At intermission, I couldn’t help but remark, “What a show to see with your friends!” with a sort of wild and terrified look in my eye. And it’s true. It’s a musical that has within it the dissolution of some beautiful friendships. It is a cautionary tale, but there is much more to it than that. When you really look at it, it is an ode to youthful hope, which is really one of the only things that is nourishing us right now in these strange days of unsuccess and endless ambition. The play isn’t about the fact that things didn’t turn out well in the end, it’s about the origin, the purity of the original intent, the way that life gets in the way. It didn’t have to happen how it did, but it did nonetheless.

It doesn’t have to happen that way.


I’m not intending to be successful and deeply unhappy in my forties. I’m not intending or expecting for my life to bear a resemblance to Merrily We Roll Along, and that’s not why it’s affecting me so much. For the whole play, I was bracing myself for the hope part, the way the musical ends and the story starts, hearing it echoed lyrically and musically throughout the meandering way to there, waiting for it, craving it. The last song of the musical, where the lyrics are quite literally, “Feel the flow, / Hear what’s happening: / We’re what’s happening. / Don’t you know? / We’re the movers and we’re the shapers. / We’re the names in tomorrow’s papers. / Up to us, man, to show ’em ?
It’s our time.” It’s hope, clear and true, and that’s where I’m stuck. I’m stuck in the hope part. I’ve been stuck in the hope part for SO LONG, and in some ways it feels like I’m almost about to step out of it, like things may start to happen for me, like success may start rolling my way, and then where will I be? Where will I be when there’s less to hope for and more to do? I’ve been stuck in “Opening Doors” for, it feels, forever, but what will I do when the next thing happens? What will I do when the song changes?

Right now, I’m back in a city that was my home for six years up until a mere six months ago, so it feels like an optimal or even necessary moment for reflection. Things are hinging. In May, I’m moving away, far away, in a more permanent way than any other move has felt. I’m starting to make choices with my work that feel like actual “career choices” whatever that means. I think more clearly now. I have a point-of-view, things to say. My “yeses and no’s” fly out of me more easily than they ever have before. I hope I am growing into the sort of person I hoped I’d be when I was eighteen, the sort of person I promised my friends I’d be. I’m growing up, that’s what’s happening. And I want, somehow, to hold onto the hope, to keep living there even when there’s a lot piled on top of it.

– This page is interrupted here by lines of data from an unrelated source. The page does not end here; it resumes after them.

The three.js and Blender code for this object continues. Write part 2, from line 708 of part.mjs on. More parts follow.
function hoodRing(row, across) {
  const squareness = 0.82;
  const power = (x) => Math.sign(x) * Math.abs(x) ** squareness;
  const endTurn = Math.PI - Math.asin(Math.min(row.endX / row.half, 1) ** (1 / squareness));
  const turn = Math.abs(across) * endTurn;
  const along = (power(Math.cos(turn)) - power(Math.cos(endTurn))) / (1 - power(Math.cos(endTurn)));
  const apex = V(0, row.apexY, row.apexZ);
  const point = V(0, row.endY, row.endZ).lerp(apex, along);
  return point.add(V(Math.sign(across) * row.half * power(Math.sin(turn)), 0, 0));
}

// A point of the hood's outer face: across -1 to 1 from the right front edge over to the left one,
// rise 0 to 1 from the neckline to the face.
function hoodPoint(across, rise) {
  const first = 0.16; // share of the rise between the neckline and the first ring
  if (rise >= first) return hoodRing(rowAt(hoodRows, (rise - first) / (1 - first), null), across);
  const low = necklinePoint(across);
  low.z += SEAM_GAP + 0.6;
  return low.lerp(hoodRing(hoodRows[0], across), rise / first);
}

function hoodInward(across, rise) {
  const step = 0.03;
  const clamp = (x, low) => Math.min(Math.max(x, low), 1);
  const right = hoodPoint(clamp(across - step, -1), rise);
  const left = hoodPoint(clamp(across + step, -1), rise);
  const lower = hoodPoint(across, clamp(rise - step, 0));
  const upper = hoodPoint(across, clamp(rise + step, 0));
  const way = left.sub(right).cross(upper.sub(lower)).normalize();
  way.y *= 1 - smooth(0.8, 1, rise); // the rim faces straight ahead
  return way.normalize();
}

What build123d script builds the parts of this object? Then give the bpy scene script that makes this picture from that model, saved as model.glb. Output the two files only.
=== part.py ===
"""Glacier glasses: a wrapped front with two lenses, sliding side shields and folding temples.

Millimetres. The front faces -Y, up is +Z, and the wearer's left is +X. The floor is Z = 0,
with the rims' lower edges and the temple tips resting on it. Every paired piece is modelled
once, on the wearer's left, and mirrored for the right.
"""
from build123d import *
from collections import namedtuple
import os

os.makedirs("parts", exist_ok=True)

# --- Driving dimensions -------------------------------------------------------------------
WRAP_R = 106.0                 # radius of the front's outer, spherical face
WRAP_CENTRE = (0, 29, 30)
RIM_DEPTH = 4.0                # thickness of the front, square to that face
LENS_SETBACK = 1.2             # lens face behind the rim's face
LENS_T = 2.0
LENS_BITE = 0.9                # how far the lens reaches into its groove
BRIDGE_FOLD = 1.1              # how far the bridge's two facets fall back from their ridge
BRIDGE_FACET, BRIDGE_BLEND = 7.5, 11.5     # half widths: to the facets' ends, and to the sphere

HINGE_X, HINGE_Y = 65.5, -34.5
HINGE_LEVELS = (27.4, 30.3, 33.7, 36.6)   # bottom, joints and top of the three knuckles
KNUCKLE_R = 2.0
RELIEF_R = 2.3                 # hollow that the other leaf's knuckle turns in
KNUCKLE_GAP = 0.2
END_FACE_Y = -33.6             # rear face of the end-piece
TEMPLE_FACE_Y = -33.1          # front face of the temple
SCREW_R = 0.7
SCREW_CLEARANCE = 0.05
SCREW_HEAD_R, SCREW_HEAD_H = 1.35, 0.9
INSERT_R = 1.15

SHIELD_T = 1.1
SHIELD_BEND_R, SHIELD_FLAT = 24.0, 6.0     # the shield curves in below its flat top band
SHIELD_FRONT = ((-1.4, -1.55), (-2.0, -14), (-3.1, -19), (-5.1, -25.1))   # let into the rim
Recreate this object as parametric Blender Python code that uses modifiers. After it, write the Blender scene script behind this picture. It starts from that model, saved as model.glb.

Despite the hinging, I still feel a little like a broken record. I am a broken record. The thing is that things don’t change as quickly as you expect them to, even when they’re changing all the time. Your brain gets stuck, caught in a groove. As much as things are changing, or seem to be changing, I’ve also been in the same phase for a while, a long time, sometimes feeling on fire with nowhere for the fire to spread, sometimes feeling stuck in the ice. Moving endlessly forward while also feeling utterly stuck in the mud, waxing and waning, the paradox of this season. You start to feel like maybe nothing will ever change. You start to feel like maybe you’re crazy, you were crazy to dream and hope and think of what could be. You consider quieting down. You question all that you thought might happen.

But then you’re sitting in a theater in Chicago watching a musical written by a genius about the very problem you’re trying to work out, the very dreams you hold in your gut, the way it feels to be eighteen or twenty or twenty-four on a rooftop or in a crummy apartment or in the woods or in a small carpeted room with windows in the west suburbs talking about what you will do, what you must do, quite literally dreaming. Someone is standing in front of you singing, singing! “It’s our time.” And your eyes are full of tears and you have to keep yourself from standing up and singing too, and you know that there is truth in the room, the gigantic presence of it, the way it makes your chest tight and your heart so full it might pop. You sit in that room knowing you have to grow up, knowing you will do things, great things, that some of the things you hope may come to pass, knowing that things will change, friends will change, I will change, our dreams will change, and it may not always be so pretty, but maybe it also will. The possibilities, endless, with the work as the only real thing. But for now, you’re just in a room where someone is singing. For now, you get to be back on the rooftop.

In the room where we met to practice life and theater in college, “Setzuan”, we called it, there was a plaque on the wall with lyrics from the last song in Merrily We Roll Along. “This is where we began being what we can.” That is what it said, and that was all I could think of during the curtain call last night, when the singing had stopped. That room, my own rooftop, the place where I got to dream with other people, the way those dreams have been carried with us down the road a little way. No matter what happens, no matter what success or unsuccess comes to me and my friends, I will always be thankful to have been in that room, to have dreams that don’t just leave me alone within myself. Things will not always be wonderful. I know this. I know that life is endlessly complicated, that hope in its pure-ness is not all. I know that growing up is what is happening and what must happen, and I am okay with all of this. No matter what is to come, I know where I’ve been and I know that I’ve been hopeful for a long, long time, and that is something to sing about.